- [Material provided]
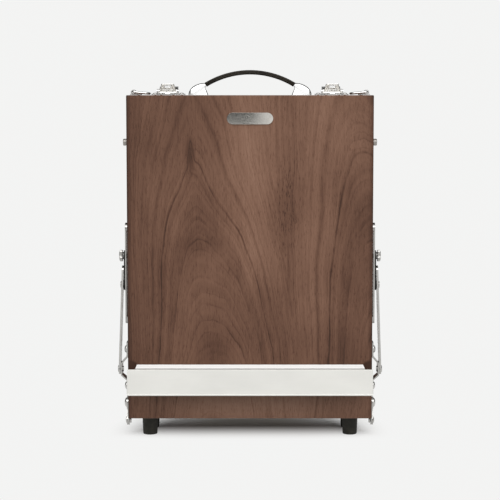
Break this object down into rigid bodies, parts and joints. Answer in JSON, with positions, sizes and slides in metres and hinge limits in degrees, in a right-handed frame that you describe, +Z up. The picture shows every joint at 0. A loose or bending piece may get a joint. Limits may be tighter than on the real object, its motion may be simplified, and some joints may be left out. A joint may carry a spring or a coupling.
{
  "type": "sketch box easel",
  "caption": "Flat upright wooden sketch box that opens as a desk easel, with a hinged front board on side stays, a canvas ledge, draw latches, an arched strap handle and rubber feet.",
  "frame": {"origin": "centre of the bounding box on the surface under the feet", "axes": "+Z up along the height, +Y towards the back panel, the front board and its ledge face -Y, X across the width"},
  "size_m": [0.3374, 0.135, 0.4695],
  "materials": {
    "walnut": "satin oiled walnut, vertical grain",
    "light_wood": "plain sanded birch plywood",
    "foot_rubber": "matte moulded rubber",
    "strap_leather": "dark smooth leather with stitched edges",
    "polished_chrome": "polished",
    "fitting_nickel": "bright nickel plate",
    "stay_steel": "satin nickel-plated steel",
    "slider_black": "satin black",
    "screw_steel": "plated steel",
    "badge_steel": "brushed along its length, blank",
    "ledge_white": "satin white-anodised sheet",
    "turn_brass": "satin"
  },
  "bodies": {
    "tray": {"foot_front_left": "foot_rubber", "foot_front_left_screw": "screw_steel", "foot_front_right": "foot_rubber", "foot_front_right_screw": "screw_steel", "foot_rear_left": "foot_rubber", "foot_rear_left_screw": "screw_steel", "foot_rear_right": "foot_rubber", "foot_rear_right_screw": "screw_steel", "handle_cap_left": "polished_chrome", "handle_cap_right": "polished_chrome", "hinge_tray_leaf_left": "stay_steel", "hinge_tray_leaf_right": "stay_steel", "latch_base_left": "fitting_nickel", "latch_base_right": "fitting_nickel", "ring_lug_left": "fitting_nickel", "ring_lug_right": "fitting_nickel", "stay_rail_left": "stay_steel", "stay_rail_right": "stay_steel", "tray_back_panel": "walnut", "tray_bottom_side": "walnut", "tray_left_side": "walnut", "tray_long_divider": "light_wood", "tray_lower_divider": "light_wood", "tray_right_side": "walnut", "tray_top_side": "walnut", "tray_upper_divider": "light_wood"},
    "lid": {"badge": "badge_steel", "canvas_ledge": "ledge_white", "hinge_lid_leaf_left": "stay_steel", "hinge_lid_leaf_right": "stay_steel", "latch_catch_left": "fitting_nickel", "latch_catch_right": "fitting_nickel", "lid_bottom_side": "walnut", "lid_front_panel": "walnut", "lid_left_side": "walnut", "lid_right_side": "walnut", "lid_top_side": "walnut", "palette": "light_wood", "palette_ledger": "walnut", "side_stud_left": "stay_steel", "side_stud_right": "stay_steel", "stay_bracket_left": "stay_steel", "stay_bracket_right": "stay_steel", "turn_button_block": "walnut"},
    "handle": {"handle_strap": "strap_leather"},
    "palette_button": {"turn_button": "turn_brass"},
    "lever_left": {"latch_lever_left": "fitting_nickel"},
    "loop_left": {"latch_loop_left": "fitting_nickel"},
    "ring_left": {"carry_ring_left": "fitting_nickel"},
    "strut_left": {"stay_strut_left": "stay_steel"},
    "slider_left": {"stay_slider_left": "slider_black"},
    "nut_left": {"stay_knob_left": "stay_steel"},
    "lever_right": {"latch_lever_right": "fitting_nickel"},
    "loop_right": {"latch_loop_right": "fitting_nickel"},
    "ring_right": {"carry_ring_right": "fitting_nickel"},
    "strut_right": {"stay_strut_right": "stay_steel"},
    "slider_right": {"stay_slider_right": "slider_black"},
    "nut_right": {"stay_knob_right": "stay_steel"}
  },
  "joints": [
    {"name": "lid_hinge", "type": "hinge", "parent": "tray", "child": "lid", "pos_m": [0, 0.00065, 0.0206], "axis": [1, 0, 0], "range_deg": [0, 58]},
    {"name": "handle_swing", "type": "hinge", "parent": "tray", "child": "handle", "pos_m": [0, 0.03415, 0.4512], "axis": [1, 0, 0], "range_deg": [-90, 90]},
    {"name": "palette_button_turn", "type": "hinge", "parent": "lid", "child": "palette_button", "pos_m": [0, -0.0105, 0.4233], "axis": [0, 1, 0], "range_deg": [-90, 90]},
    {"name": "latch_lever_left_turn", "type": "hinge", "parent": "tray", "child": "lever_left", "pos_m": [-0.1043, 0.00395, 0.4426], "axis": [1, 0, 0], "range_deg": [0, 75]},
    {"name": "latch_loop_left_turn", "type": "hinge", "parent": "lever_left", "child": "loop_left", "pos_m": [-0.1043, 0.01245, 0.4418], "axis": [-1, 0, 0], "range_deg": [-37, 35]},
    {"name": "carry_ring_left_turn", "type": "hinge", "parent": "tray", "child": "ring_left", "pos_m": [-0.15, 0.03565, 0.4417], "axis": [0, -1, 0], "range_deg": [0, 165]},
    {"name": "strut_left_turn", "type": "hinge", "parent": "lid", "child": "strut_left", "pos_m": [-0.155, -0.01335, 0.0896], "axis": [1, 0, 0], "range_deg": [-91.13, 0]},
    {"name": "slider_left_turn", "type": "hinge", "parent": "strut_left", "child": "slider_left", "pos_m": [-0.155, 0.01215, 0.1946], "axis": [1, 0, 0], "range_deg": [0, 33.13]},
    {"name": "stay_nut_left_turn", "type": "hinge", "parent": "slider_left", "child": "nut_left", "pos_m": [-0.155, 0.01215, 0.2322], "axis": [-1, 0, 0], "range_deg": [0, 360]},
    {"name": "latch_lever_right_turn", "type": "hinge", "parent": "tray", "child": "lever_right", "pos_m": [0.1043, 0.00395, 0.4426], "axis": [1, 0, 0], "range_deg": [0, 75]},
    {"name": "latch_loop_right_turn", "type": "hinge", "parent": "lever_right", "child": "loop_right", "pos_m": [0.1043, 0.01245, 0.4418], "axis": [-1, 0, 0], "range_deg": [-37, 35]},
    {"name": "carry_ring_right_turn", "type": "hinge", "parent": "tray", "child": "ring_right", "pos_m": [0.15, 0.03565, 0.4417], "axis": [0, 1, 0], "range_deg": [0, 165]},
    {"name": "strut_right_turn", "type": "hinge", "parent": "lid", "child": "strut_right", "pos_m": [0.155, -0.01335, 0.0896], "axis": [1, 0, 0], "range_deg": [-91.13, 0]},
    {"name": "slider_right_turn", "type": "hinge", "parent": "strut_right", "child": "slider_right", "pos_m": [0.155, 0.01215, 0.1946], "axis": [1, 0, 0], "range_deg": [0, 33.13]},
    {"name": "stay_nut_right_turn", "type": "hinge", "parent": "slider_right", "child": "nut_right", "pos_m": [0.155, 0.01215, 0.2322], "axis": [1, 0, 0], "range_deg": [0, 360]}
  ],
  "couplings": [
    {"joint": "strut_left_turn", "follows": "lid_hinge", "ratio": -1.5539},
    {"joint": "slider_left_turn", "follows": "lid_hinge", "ratio": 0.55392},
    {"joint": "strut_right_turn", "follows": "lid_hinge", "ratio": -1.5539},
    {"joint": "slider_right_turn", "follows": "lid_hinge", "ratio": 0.55392}
  ]
}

- [Your objective] Extract the complete listing verbatim.

- [Solution to the exercise]
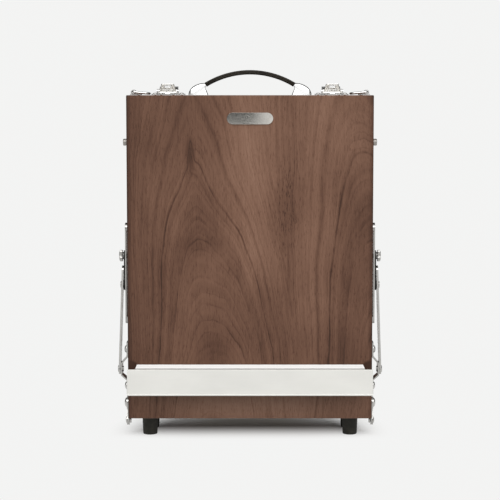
Break this object down into rigid bodies, parts and joints. Answer in JSON, with positions, sizes and slides in metres and hinge limits in degrees, in a right-handed frame that you describe, +Z up. The picture shows every joint at 0. A loose or bending piece may get a joint. Limits may be tighter than on the real object, its motion may be simplified, and some joints may be left out. A joint may carry a spring or a coupling.
{
  "type": "sketch box easel",
  "caption": "Flat upright wooden sketch box that opens as a desk easel, with a hinged front board on side stays, a canvas ledge, draw latches, an arched strap handle and rubber feet.",
  "frame": {"origin": "centre of the bounding box on the surface under the feet", "axes": "+Z up along the height, +Y towards the back panel, the front board and its ledge face -Y, X across the width"},
  "size_m": [0.3374, 0.135, 0.4695],
  "materials": {
    "walnut": "satin oiled walnut, vertical grain",
    "light_wood": "plain sanded birch plywood",
    "foot_rubber": "matte moulded rubber",
    "strap_leather": "dark smooth leather with stitched edges",
    "polished_chrome": "polished",
    "fitting_nickel": "bright nickel plate",
    "stay_steel": "satin nickel-plated steel",
    "slider_black": "satin black",
    "screw_steel": "plated steel",
    "badge_steel": "brushed along its length, blank",
    "ledge_white": "satin white-anodised sheet",
    "turn_brass": "satin"
  },
  "bodies": {
    "tray": {"foot_front_left": "foot_rubber", "foot_front_left_screw": "screw_steel", "foot_front_right": "foot_rubber", "foot_front_right_screw": "screw_steel", "foot_rear_left": "foot_rubber", "foot_rear_left_screw": "screw_steel", "foot_rear_right": "foot_rubber", "foot_rear_right_screw": "screw_steel", "handle_cap_left": "polished_chrome", "handle_cap_right": "polished_chrome", "hinge_tray_leaf_left": "stay_steel", "hinge_tray_leaf_right": "stay_steel", "latch_base_left": "fitting_nickel", "latch_base_right": "fitting_nickel", "ring_lug_left": "fitting_nickel", "ring_lug_right": "fitting_nickel", "stay_rail_left": "stay_steel", "stay_rail_right": "stay_steel", "tray_back_panel": "walnut", "tray_bottom_side": "walnut", "tray_left_side": "walnut", "tray_long_divider": "light_wood", "tray_lower_divider": "light_wood", "tray_right_side": "walnut", "tray_top_side": "walnut", "tray_upper_divider": "light_wood"},
    "lid": {"badge": "badge_steel", "canvas_ledge": "ledge_white", "hinge_lid_leaf_left": "stay_steel", "hinge_lid_leaf_right": "stay_steel", "latch_catch_left": "fitting_nickel", "latch_catch_right": "fitting_nickel", "lid_bottom_side": "walnut", "lid_front_panel": "walnut", "lid_left_side": "walnut", "lid_right_side": "walnut", "lid_top_side": "walnut", "palette": "light_wood", "palette_ledger": "walnut", "side_stud_left": "stay_steel", "side_stud_right": "stay_steel", "stay_bracket_left": "stay_steel", "stay_bracket_right": "stay_steel", "turn_button_block": "walnut"},
    "handle": {"handle_strap": "strap_leather"},
    "palette_button": {"turn_button": "turn_brass"},
    "lever_left": {"latch_lever_left": "fitting_nickel"},
    "loop_left": {"latch_loop_left": "fitting_nickel"},
    "ring_left": {"carry_ring_left": "fitting_nickel"},
    "strut_left": {"stay_strut_left": "stay_steel"},
    "slider_left": {"stay_slider_left": "slider_black"},
    "nut_left": {"stay_knob_left": "stay_steel"},
    "lever_right": {"latch_lever_right": "fitting_nickel"},
    "loop_right": {"latch_loop_right": "fitting_nickel"},
    "ring_right": {"carry_ring_right": "fitting_nickel"},
    "strut_right": {"stay_strut_right": "stay_steel"},
    "slider_right": {"stay_slider_right": "slider_black"},
    "nut_right": {"stay_knob_right": "stay_steel"}
  },
  "joints": [
    {"name": "lid_hinge", "type": "hinge", "parent": "tray", "child": "lid", "pos_m": [0, 0.00065, 0.0206], "axis": [1, 0, 0], "range_deg": [0, 58]},
    {"name": "handle_swing", "type": "hinge", "parent": "tray", "child": "handle", "pos_m": [0, 0.03415, 0.4512], "axis": [1, 0, 0], "range_deg": [-90, 90]},
    {"name": "palette_button_turn", "type": "hinge", "parent": "lid", "child": "palette_button", "pos_m": [0, -0.0105, 0.4233], "axis": [0, 1, 0], "range_deg": [-90, 90]},
    {"name": "latch_lever_left_turn", "type": "hinge", "parent": "tray", "child": "lever_left", "pos_m": [-0.1043, 0.00395, 0.4426], "axis": [1, 0, 0], "range_deg": [0, 75]},
    {"name": "latch_loop_left_turn", "type": "hinge", "parent": "lever_left", "child": "loop_left", "pos_m": [-0.1043, 0.01245, 0.4418], "axis": [-1, 0, 0], "range_deg": [-37, 35]},
    {"name": "carry_ring_left_turn", "type": "hinge", "parent": "tray", "child": "ring_left", "pos_m": [-0.15, 0.03565, 0.4417], "axis": [0, -1, 0], "range_deg": [0, 165]},
    {"name": "strut_left_turn", "type": "hinge", "parent": "lid", "child": "strut_left", "pos_m": [-0.155, -0.01335, 0.0896], "axis": [1, 0, 0], "range_deg": [-91.13, 0]},
    {"name": "slider_left_turn", "type": "hinge", "parent": "strut_left", "child": "slider_left", "pos_m": [-0.155, 0.01215, 0.1946], "axis": [1, 0, 0], "range_deg": [0, 33.13]},
    {"name": "stay_nut_left_turn", "type": "hinge", "parent": "slider_left", "child": "nut_left", "pos_m": [-0.155, 0.01215, 0.2322], "axis": [-1, 0, 0], "range_deg": [0, 360]},
    {"name": "latch_lever_right_turn", "type": "hinge", "parent": "tray", "child": "lever_right", "pos_m": [0.1043, 0.00395, 0.4426], "axis": [1, 0, 0], "range_deg": [0, 75]},
    {"name": "latch_loop_right_turn", "type": "hinge", "parent": "lever_right", "child": "loop_right", "pos_m": [0.1043, 0.01245, 0.4418], "axis": [-1, 0, 0], "range_deg": [-37, 35]},
    {"name": "carry_ring_right_turn", "type": "hinge", "parent": "tray", "child": "ring_right", "pos_m": [0.15, 0.03565, 0.4417], "axis": [0, 1, 0], "range_deg": [0, 165]},
    {"name": "strut_right_turn", "type": "hinge", "parent": "lid", "child": "strut_right", "pos_m": [0.155, -0.01335, 0.0896], "axis": [1, 0, 0], "range_deg": [-91.13, 0]},
    {"name": "slider_right_turn", "type": "hinge", "parent": "strut_right", "child": "slider_right", "pos_m": [0.155, 0.01215, 0.1946], "axis": [1, 0, 0], "range_deg": [0, 33.13]},
    {"name": "stay_nut_right_turn", "type": "hinge", "parent": "slider_right", "child": "nut_right", "pos_m": [0.155, 0.01215, 0.2322], "axis": [1, 0, 0], "range_deg": [0, 360]}
  ],
  "couplings": [
    {"joint": "strut_left_turn", "follows": "lid_hinge", "ratio": -1.5539},
    {"joint": "slider_left_turn", "follows": "lid_hinge", "ratio": 0.55392},
    {"joint": "strut_right_turn", "follows": "lid_hinge", "ratio": -1.5539},
    {"joint": "slider_right_turn", "follows": "lid_hinge", "ratio": 0.55392}
  ]
}